(Note: This post builds on work from this previous MSE question.)
Let $\sigma(N)$ denote the sum of the divisors of the natural number $N$. If $\sigma(N)=2N$ and $N$ is odd, then $N$ is called an odd perfect number. Denote the abundancy index $I$ of $N$ as $I(N)=\sigma(N)/N$.
Euler proved that every odd perfect number $N$ has to have the form $N=q^k n^2$ where $q$ is prime with $q \equiv k \equiv 1 \pmod 4$ and $\gcd(q,n)=1$.

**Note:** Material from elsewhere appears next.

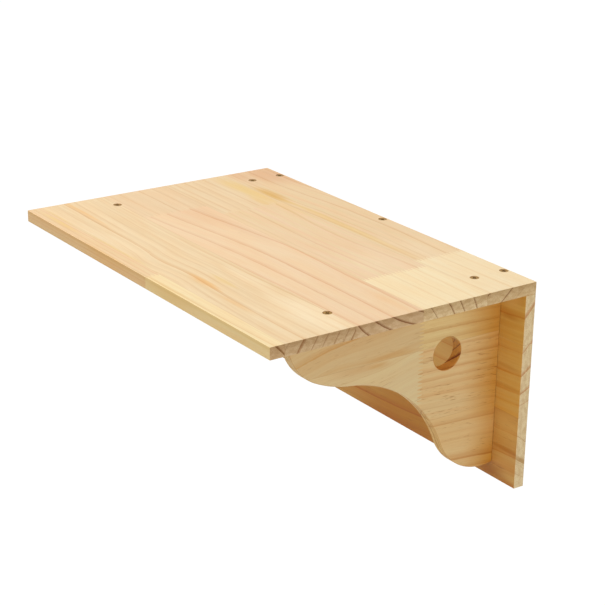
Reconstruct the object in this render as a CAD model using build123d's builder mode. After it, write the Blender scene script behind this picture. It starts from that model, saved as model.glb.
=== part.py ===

In this paper, Dris proved that we have the bounds $$L(q) = \frac{3q^2 - 4q + 2}{q(q-1)} = 3 - \frac{q-2}{q(q-1)} < I_{+} \leq 3 - \frac{q-1}{q(q+1)} = \frac{3q^2 + 2q + 1}{q(q+1)} = U(q)$$ for the sum of the abundancy indices $I_{+}=I(q^k)+I(n^2)$. In particular, if $I_{+} \leq 3 - \epsilon$, then we will have $L(q) < 3 - \epsilon$, so that (using WolframAlpha) we get $$\frac{\epsilon + 1}{2\epsilon}-\frac{1}{2}\sqrt{\frac{{\epsilon}^2 - 6\epsilon + 1}{{\epsilon}^2}} < q < \frac{1}{2}\sqrt{\frac{{\epsilon}^2 - 6\epsilon + 1}{{\epsilon}^2}}+\frac{\epsilon + 1}{2\epsilon}$$ if $0 < \epsilon < 3 - 2\sqrt{2}$.
Here is the problem:
PROBLEM STATEMENT
Does the converse hold? That is, if $N=q^k n^2$ is an odd perfect number, does $$\frac{\epsilon + 1}{2\epsilon}-\frac{1}{2}\sqrt{\frac{{\epsilon}^2 - 6\epsilon + 1}{{\epsilon}^2}} < q < \frac{1}{2}\sqrt{\frac{{\epsilon}^2 - 6\epsilon + 1}{{\epsilon}^2}}+\frac{\epsilon + 1}{2\epsilon},$$ with $0 < \epsilon < 3 - 2\sqrt{2}$, imply that $I(q^k) + I(n^2) \leq 3 - \epsilon$?
MY ATTEMPT
Assume that $$\frac{\epsilon + 1}{2\epsilon}-\frac{1}{2}\sqrt{\frac{{\epsilon}^2 - 6\epsilon + 1}{{\epsilon}^2}} < q < \frac{1}{2}\sqrt{\frac{{\epsilon}^2 - 6\epsilon + 1}{{\epsilon}^2}}+\frac{\epsilon + 1}{2\epsilon},$$ with $0 < \epsilon < 3 - 2\sqrt{2}$, and suppose to the contrary that $$I(q^k) + I(n^2) > 3 - \epsilon.$$
This means that $U(q) > 3 - \epsilon$, so that (by using WolframAlpha again) we obtain (for $0 < \epsilon < 3 - 2\sqrt{2}$) either $$q > \frac{\bigg(\sqrt{\frac{1}{{\epsilon}^2} - \frac{6}{\epsilon} + 1} - 1\bigg)\epsilon + 1}{2\epsilon},$$ or $$0 < q < \frac{1-\epsilon}{2\epsilon} - \frac{1}{2}\sqrt{\frac{{\epsilon}^2 - 6\epsilon + 1}{{\epsilon}^2}}.$$
Here is my question:
Do the resulting inequalities $$q > \frac{\bigg(\sqrt{\frac{1}{{\epsilon}^2} - \frac{6}{\epsilon} + 1} - 1\bigg)\epsilon + 1}{2\epsilon},$$ or $$0 < q < \frac{1-\epsilon}{2\epsilon} - \frac{1}{2}\sqrt{\frac{{\epsilon}^2 - 6\epsilon + 1}{{\epsilon}^2}},$$ for $0 < \epsilon < 3 - 2\sqrt{2}$, contradict the assumption $$\frac{\epsilon + 1}{2\epsilon}-\frac{1}{2}\sqrt{\frac{{\epsilon}^2 - 6\epsilon + 1}{{\epsilon}^2}} < q < \frac{1}{2}\sqrt{\frac{{\epsilon}^2 - 6\epsilon + 1}{{\epsilon}^2}}+\frac{\epsilon + 1}{2\epsilon}?$$